The Good Men Project

Why Are Good Men Still Dying in Afghanistan?

I had just finished the harrowing account of just how we got Bin Laden in the New Yorker— including a Navy Seal who tackled two people he had reason to believe had suicide bomb vests on to save the rest of his team–when I got the first report of our largest single day death toll in the wars that have dragged for near a decade now. The New York Times reports:

In Afghanistan, insurgents shot down a Chinook transport helicopter on Saturday, killing 30 Americans, including some Navy Seal commandos from the unit that killed Osama bin Laden, as well as 8 Afghans, American and Afghan officials said.

The helicopter, on a night-raid mission in the Tangi Valley of Wardak Province, to the west of Kabul, was most likely brought down by a rocket-propelled grenade, one coalition official said.

The Taliban claimed responsibility for the attack, and they could hardly have found a more valuable target: American officials said that 22 of the dead were Navy Seal commandos, including members of Seal Team 6. Other commandos from that team conducted the raid in Abbottabad, Pakistan, that killed Bin Laden in May. The officials said that those who were killed Saturday were not involved in the Pakistan mission.

Saturday’s attack came during a surge of violence that has accompanied the beginning of a drawdown of American and NATO troops, and it showed how deeply entrenched the insurgency remains.

In all the discussion of the debt ceiling, did anyone discuss the role that our costly wars have played in driving up the deficit?  Noble prize winning economist Joseph E. Stiglitz has put the true price of our wars at well beyond $3 trillon, when considering not just the direct costs but the impact on the U.S. economy and the cost of caring for the men and woman who have served in these wars after they come home.

But even beyond the numbers, how about the human cost of these wars? I personally went from cheering the amazing courage of the guys dropping into a Pakistan compound, despite having to crash land their helicopter to find Bin Laden–to realizing the utter futility of what we are doing there when men from the very same unit got shot out of the sky yesterday on yet another mission to try to weed out the bad guys.

Perhaps we are engaged in a war on terror that will determine the very future existence of the United States as we know it. Perhaps the attempt, despite looking futile at times, to install democratic institutions in Iraq and the largely illiterate and desperately poor Afghanistan is the only way to preserve American freedom.

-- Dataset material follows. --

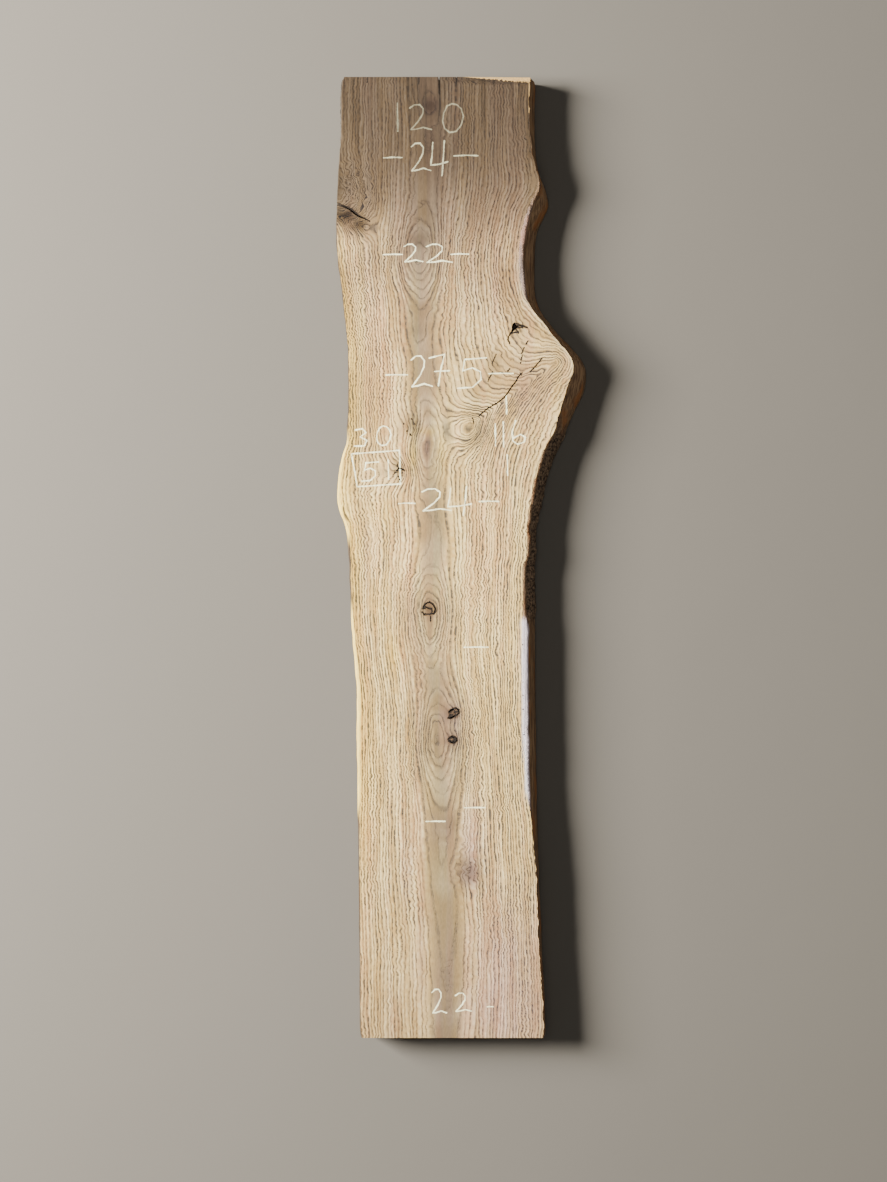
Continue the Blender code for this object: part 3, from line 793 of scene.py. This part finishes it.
def marked_ash(finish, place, colour):
    """The broken arris, the knots, the chalk, and the cracks painted black as shade, over the wood."""
    x, y, z = finish.split(place)
    colour = finish.mix(fresh_chip(finish, x, y, z), colour, FRESH_WOOD)
    for knot in ROUND_KNOTS:
        colour = round_knot(finish, colour, finish.join(x, y, 0.0), *knot)
    face = z > FACE - MILLIMETRE
    cracks = drawn_lines(finish, x, y, strokes_along(CRACK_LINES), CRACK_WIDTH)
    gaps = drawn_lines(finish, x, y, strokes_along(KNOT_LINES), KNOT_WIDTH)
    # Painted shade: the cracks and gaps are drawn black on the face
    colour = finish.mix(finish.most(cracks, gaps) * face, colour, CRACK_SHADE_BLACK)
    return finish.mix(chalk_marks(finish, x, y) * face, colour, CHALK_WHITE)


def sawn_wood():
    """Sawn ash: open pores, the figure of the rings, and all that lies on it."""
    finish = Finish("sawn_ash")
    place = finish.place()
    slant = finish.most(finish.attribute("slant"), finish.clamped(finish.attribute("burl")) * 0.75)
    colour, dark, pores = ringed_ash(finish, place, slant)
    colour = marked_ash(finish, place, weathered_ash(finish, place, colour))
    pore_depth = dark * -0.5 + pores * -0.6
    finish.paint(colour, 0.82 - dark * 0.1, finish.bump(pore_depth, 0.0006))
    return finish.material


# The broken strip along the crown end: where it starts across, and how much wider it gets to the right
CHIP_START = 0.003
CHIP_SLOPE = 0.085
# Where the sawn crown end meets the right live edge, and how far down that corner is worn
CROWN_CORNER = 0.2065
WORN_LENGTH = 0.110


def fresh_chip(finish, x, y, z):
    """Pale splintered wood where the arris of the crown end broke away, ragged along the grain."""
    splinter = finish.noise(finish.join(x / 0.006, y / 0.05, 0.0), detail=2.0)
    below = HIGH.y - y
    reach = (x - CHIP_START) * CHIP_SLOPE * (0.25 + splinter * 1.5)
    chip = finish.step(reach - below, -0.0008, 0.0008)
    near_face = finish.step(z + (splinter - 0.5) * 0.006, FACE - 0.012, FACE - 0.008)
    arris = finish.step(x, CROWN_CORNER - 0.004, CROWN_CORNER - 0.001) * (below < WORN_LENGTH)
    return finish.clamped(chip + arris * 0.5) * near_face


# How far apart the fine rings inside a knot are
KNOT_RING = 0.0042
# Round knots: across, height, radius, how brown the inside is
ROUND_KNOTS = [
    (-0.102, 1.314, 0.0200, 0.35), (-0.026, 0.995, 0.0170, 1.00), (-0.029, 0.914, 0.0130, 1.00),
    (-0.098, 2.858, 0.0140, 0.35),
]


def round_knot(finish, colour, spot, across, height, radius, darkness):
    """A knot on the face: brown inside with fine ragged rings of its own, and a lilac halo."""
    from_middle = finish.vector("SUBTRACT", spot, (across, FOOT + height, 0.0))
    ragged = finish.grain(spot, (0.007, 0.007, 1.0), 3.0)
    away = finish.vector("LENGTH", from_middle, output=1) + (ragged - 0.5) * 0.010
    halo = 1 - finish.step(away, radius * 1.2, radius * 2.4)
    colour = finish.tint(halo * 0.6, colour, KNOT_HALO)
    inside = 1 - finish.step(away, radius * 0.9, radius * 1.15)
    fine = finish.wave(away / KNOT_RING)
    return finish.tint(inside * darkness * (0.4 + fine * 0.6), colour, KNOT_BROWN)


# Gaps on the face, painted black as the shade inside them, as runs of (across, height): round the knots, in
# the left crack, in the bark pocket
KNOT_LINES = [
    [(-0.121, 1.316), (-0.117, 1.326), (-0.110, 1.332), (-0.100, 1.337), (-0.091, 1.332), (-0.084, 1.323),
     (-0.080, 1.312), (-0.083, 1.304), (-0.088, 1.299)],
    [(-0.119, 1.320), (-0.113, 1.322), (-0.107, 1.320), (-0.100, 1.317), (-0.094, 1.317), (-0.092, 1.309),
     (-0.093, 1.301)], [(-0.120, 1.316), (-0.114, 1.317)], [(-0.083, 1.318), (-0.081, 1.310)],
    [(-0.122, 1.305), (-0.115, 1.297)], [(-0.114, 1.300), (-0.100, 1.299), (-0.093, 1.302)],
    [(-0.041, 1.000), (-0.034, 1.006), (-0.027, 1.010), (-0.018, 1.012), (-0.010, 1.006), (-0.009, 0.997),
     (-0.014, 0.991), (-0.020, 0.990)], [(-0.040, 0.996), (-0.034, 1.001), (-0.027, 1.006)],
    [(-0.024, 0.998), (-0.015, 1.001)],
    [(-0.043, 0.981), (-0.034, 0.980), (-0.026, 0.986), (-0.020, 0.990)],
    [(-0.040, 0.986), (-0.031, 0.984)], [(-0.038, 0.990), (-0.030, 0.990)],
    [(-0.043, 0.915), (-0.038, 0.921), (-0.031, 0.926), (-0.024, 0.924), (-0.018, 0.919), (-0.016, 0.911),
     (-0.021, 0.906), (-0.029, 0.904), (-0.036, 0.907), (-0.041, 0.910)],
    [(-0.037, 0.918), (-0.031, 0.920)], [(-0.036, 0.911), (-0.030, 0.909), (-0.023, 0.911)],
    [(-0.025, 0.919), (-0.021, 0.914)],
    [(-0.200, 1.739), (-0.192, 1.747), (-0.185, 1.744), (-0.178, 1.741)],
    [(-0.386, 2.559), (-0.370, 2.554), (-0.355, 2.548), (-0.338, 2.540), (-0.324, 2.527), (-0.313, 2.518),
     (-0.300, 2.513)], [(-0.386, 2.556), (-0.369, 2.551), (-0.354, 2.545), (-0.336, 2.536)],
    [(0.161, 2.191), (0.175, 2.187), (0.198, 2.179)], [(0.161, 2.190), (0.156, 2.175), (0.151, 2.160)],
    [(0.162, 2.186), (0.166, 2.172), (0.173, 2.162)], [(0.152, 2.162), (0.172, 2.163)],
    [(0.168, 2.178), (0.185, 2.178)],
]
KNOT_WIDTH = 0.0060
CRACK_WIDTH = 0.0045
RAGGEDNESS = 0.0070
# Painted shade inside the cracks and gaps
CRACK_SHADE_BLACK = (0.020, 0.014, 0.010)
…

But if that is the case, why are our very bravest men still getting shot out of the sky? And why is our country’s debt being downgraded at least in part because of the financial cost of embarking on the wars on terror in the Middle East?

I am a firm believer that the men we ask to fight these wars are heroes–especially those who die and those who come home permanently damaged–and should be treated as such. I am really beginning to wonder, however, about the President who sent us there in the first place and the one who doubled down in Afghanistan.

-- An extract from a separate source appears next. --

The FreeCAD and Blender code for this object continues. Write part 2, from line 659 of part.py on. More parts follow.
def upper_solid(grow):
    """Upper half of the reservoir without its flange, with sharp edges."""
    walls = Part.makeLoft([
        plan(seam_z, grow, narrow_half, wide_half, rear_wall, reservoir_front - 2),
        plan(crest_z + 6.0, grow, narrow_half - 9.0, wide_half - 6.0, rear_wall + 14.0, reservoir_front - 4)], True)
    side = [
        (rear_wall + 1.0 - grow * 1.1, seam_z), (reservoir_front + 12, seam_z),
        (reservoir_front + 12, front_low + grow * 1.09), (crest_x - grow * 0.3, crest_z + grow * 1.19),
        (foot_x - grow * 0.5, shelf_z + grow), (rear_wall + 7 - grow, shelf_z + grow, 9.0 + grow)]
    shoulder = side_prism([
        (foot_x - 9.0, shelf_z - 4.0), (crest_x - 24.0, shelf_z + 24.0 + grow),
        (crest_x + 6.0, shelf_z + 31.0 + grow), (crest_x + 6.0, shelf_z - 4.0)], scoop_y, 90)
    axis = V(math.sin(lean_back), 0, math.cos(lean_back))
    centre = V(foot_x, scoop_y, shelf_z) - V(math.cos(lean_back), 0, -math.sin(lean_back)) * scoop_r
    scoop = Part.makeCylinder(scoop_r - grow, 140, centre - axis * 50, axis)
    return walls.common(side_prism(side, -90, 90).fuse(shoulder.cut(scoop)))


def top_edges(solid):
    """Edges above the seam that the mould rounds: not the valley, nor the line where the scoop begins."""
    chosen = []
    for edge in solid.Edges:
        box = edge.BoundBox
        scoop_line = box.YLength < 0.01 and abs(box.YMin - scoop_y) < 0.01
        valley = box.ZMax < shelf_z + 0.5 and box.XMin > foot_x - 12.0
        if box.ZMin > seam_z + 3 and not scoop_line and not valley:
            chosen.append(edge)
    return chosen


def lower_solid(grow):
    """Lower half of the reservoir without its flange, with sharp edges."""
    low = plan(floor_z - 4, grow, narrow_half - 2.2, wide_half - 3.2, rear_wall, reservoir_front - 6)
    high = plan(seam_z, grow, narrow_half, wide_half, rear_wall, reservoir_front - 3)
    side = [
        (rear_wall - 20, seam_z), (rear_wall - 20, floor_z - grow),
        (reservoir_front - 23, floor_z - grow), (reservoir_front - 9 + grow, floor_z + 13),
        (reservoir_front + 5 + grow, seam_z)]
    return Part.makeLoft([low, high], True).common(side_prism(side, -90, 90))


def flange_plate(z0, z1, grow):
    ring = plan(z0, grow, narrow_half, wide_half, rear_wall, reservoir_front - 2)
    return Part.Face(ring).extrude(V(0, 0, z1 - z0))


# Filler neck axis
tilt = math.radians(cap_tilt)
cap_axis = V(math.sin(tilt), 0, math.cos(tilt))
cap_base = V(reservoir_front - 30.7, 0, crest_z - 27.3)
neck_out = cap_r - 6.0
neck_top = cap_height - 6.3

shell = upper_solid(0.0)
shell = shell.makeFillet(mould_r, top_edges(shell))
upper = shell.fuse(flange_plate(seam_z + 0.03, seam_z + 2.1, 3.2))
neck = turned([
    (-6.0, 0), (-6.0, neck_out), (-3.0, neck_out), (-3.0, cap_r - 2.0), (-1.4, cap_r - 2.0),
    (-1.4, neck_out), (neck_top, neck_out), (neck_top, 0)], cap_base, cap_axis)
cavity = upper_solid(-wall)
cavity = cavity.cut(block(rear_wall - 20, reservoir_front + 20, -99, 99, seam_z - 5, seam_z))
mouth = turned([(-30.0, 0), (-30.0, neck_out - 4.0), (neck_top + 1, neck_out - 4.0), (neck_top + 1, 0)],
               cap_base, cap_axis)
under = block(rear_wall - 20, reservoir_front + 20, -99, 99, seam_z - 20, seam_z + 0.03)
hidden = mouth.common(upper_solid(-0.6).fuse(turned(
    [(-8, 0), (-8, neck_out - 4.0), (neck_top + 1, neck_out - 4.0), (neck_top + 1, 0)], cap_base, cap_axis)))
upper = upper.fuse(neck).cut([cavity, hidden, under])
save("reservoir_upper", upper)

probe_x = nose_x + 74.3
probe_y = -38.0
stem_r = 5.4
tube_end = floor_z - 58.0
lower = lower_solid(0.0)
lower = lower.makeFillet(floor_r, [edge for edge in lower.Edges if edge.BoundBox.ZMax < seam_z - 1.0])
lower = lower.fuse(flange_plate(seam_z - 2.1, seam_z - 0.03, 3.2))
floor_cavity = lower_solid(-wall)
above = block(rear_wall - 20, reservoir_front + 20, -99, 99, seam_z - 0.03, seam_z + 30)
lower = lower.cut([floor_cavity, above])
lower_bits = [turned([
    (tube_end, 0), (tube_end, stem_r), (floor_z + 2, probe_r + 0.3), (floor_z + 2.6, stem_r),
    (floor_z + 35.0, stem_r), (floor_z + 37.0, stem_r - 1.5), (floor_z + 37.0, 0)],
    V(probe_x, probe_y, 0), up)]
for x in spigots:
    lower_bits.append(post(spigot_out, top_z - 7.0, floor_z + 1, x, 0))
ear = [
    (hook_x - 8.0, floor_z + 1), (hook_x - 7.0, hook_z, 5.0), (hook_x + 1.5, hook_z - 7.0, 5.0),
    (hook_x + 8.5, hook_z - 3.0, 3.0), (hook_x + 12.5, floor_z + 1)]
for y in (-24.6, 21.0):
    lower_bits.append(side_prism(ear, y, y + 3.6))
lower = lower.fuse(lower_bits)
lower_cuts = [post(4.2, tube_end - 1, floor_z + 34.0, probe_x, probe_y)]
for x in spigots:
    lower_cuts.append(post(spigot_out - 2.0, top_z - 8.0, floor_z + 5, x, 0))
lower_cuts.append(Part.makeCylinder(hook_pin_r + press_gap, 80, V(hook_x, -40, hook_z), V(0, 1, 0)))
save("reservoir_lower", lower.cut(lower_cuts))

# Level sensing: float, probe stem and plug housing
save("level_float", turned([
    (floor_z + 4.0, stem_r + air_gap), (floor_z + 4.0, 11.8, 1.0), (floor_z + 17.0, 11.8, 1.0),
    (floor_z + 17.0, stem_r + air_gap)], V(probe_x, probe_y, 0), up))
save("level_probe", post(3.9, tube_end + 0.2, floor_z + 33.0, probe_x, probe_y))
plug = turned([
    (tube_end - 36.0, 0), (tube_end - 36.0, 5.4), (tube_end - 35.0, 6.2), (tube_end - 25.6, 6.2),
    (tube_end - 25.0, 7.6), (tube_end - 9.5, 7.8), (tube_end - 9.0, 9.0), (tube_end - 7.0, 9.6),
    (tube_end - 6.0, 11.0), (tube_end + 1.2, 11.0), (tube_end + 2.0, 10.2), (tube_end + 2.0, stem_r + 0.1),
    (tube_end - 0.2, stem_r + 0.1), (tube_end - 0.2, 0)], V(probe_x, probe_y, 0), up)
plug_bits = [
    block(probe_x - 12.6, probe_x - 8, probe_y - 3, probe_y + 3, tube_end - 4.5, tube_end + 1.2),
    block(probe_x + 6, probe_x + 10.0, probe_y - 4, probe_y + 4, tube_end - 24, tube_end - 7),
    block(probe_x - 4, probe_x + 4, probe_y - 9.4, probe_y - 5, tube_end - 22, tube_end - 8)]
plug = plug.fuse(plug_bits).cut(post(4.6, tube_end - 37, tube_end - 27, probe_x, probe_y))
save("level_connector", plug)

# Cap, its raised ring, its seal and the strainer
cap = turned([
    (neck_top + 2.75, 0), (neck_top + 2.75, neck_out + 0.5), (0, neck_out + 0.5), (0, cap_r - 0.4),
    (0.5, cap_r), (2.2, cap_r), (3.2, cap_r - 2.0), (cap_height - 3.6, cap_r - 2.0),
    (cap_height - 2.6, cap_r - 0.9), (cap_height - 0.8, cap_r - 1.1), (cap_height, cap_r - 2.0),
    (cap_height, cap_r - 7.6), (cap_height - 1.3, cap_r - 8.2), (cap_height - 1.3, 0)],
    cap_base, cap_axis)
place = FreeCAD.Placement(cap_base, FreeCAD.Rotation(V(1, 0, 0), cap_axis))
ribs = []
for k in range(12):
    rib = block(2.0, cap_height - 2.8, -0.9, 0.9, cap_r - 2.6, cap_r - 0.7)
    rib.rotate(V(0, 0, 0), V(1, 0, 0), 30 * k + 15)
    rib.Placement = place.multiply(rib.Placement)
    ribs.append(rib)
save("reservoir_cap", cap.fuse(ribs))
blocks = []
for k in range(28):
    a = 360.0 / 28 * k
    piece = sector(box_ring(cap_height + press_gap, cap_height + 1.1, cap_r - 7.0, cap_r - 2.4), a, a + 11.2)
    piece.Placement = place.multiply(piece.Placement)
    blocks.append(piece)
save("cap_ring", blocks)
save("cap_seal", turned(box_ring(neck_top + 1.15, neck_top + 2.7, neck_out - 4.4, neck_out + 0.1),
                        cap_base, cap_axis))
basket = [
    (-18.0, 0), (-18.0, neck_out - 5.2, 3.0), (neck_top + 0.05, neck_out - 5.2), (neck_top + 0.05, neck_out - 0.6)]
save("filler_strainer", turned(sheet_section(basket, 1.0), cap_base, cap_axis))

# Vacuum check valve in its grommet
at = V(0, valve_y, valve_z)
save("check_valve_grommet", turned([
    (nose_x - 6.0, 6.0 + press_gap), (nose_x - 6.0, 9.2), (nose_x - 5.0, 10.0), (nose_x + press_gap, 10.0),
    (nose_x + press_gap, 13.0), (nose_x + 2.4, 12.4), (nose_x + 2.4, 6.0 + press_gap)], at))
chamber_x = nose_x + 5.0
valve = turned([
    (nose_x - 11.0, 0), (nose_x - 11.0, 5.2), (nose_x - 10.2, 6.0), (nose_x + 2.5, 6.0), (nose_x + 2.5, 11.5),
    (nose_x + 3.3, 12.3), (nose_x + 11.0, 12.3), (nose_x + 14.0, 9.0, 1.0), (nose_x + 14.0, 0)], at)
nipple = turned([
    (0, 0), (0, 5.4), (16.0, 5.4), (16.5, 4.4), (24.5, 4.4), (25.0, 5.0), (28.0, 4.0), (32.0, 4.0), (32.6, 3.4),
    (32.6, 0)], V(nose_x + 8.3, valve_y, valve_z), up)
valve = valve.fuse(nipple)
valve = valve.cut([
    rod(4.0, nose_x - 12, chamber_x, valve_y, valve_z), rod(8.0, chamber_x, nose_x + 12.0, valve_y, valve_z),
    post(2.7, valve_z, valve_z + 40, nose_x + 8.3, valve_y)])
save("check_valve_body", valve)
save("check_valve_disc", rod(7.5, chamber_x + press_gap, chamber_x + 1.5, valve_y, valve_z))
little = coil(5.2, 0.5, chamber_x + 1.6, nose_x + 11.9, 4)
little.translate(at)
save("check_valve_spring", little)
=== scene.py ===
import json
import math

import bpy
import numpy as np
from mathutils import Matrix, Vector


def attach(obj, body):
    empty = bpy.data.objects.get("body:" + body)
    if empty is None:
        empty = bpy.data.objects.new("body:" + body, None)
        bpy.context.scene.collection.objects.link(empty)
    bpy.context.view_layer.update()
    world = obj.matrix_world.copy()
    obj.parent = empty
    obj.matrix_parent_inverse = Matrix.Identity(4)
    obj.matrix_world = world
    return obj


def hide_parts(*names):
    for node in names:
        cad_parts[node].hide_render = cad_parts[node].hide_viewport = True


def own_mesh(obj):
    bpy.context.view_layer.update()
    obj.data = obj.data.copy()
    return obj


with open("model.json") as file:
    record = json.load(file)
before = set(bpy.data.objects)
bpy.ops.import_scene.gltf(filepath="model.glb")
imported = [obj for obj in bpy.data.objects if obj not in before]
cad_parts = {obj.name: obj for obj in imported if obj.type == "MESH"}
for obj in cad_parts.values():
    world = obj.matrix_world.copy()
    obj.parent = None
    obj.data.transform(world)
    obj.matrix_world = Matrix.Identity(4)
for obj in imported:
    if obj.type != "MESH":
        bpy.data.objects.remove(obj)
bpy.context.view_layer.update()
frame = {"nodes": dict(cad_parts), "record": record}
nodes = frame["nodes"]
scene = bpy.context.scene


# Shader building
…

Haven’t enough good men died already? Isn’t the massive structure employment in our own country (according to Paul Krugman, another Noble prize wining economist, the percentage of the population currently employed currently stands at a very dangerously low 58.2%) that has caused millions to be permanently without work a bigger threat to our national security than terrorism in the near term?

As the massacre in Norway showed us, terrorism is just as likely to come from within as from outside. As our country continues to slide into economic disarray marked by increased despair, we should take a closer look at what might happen within.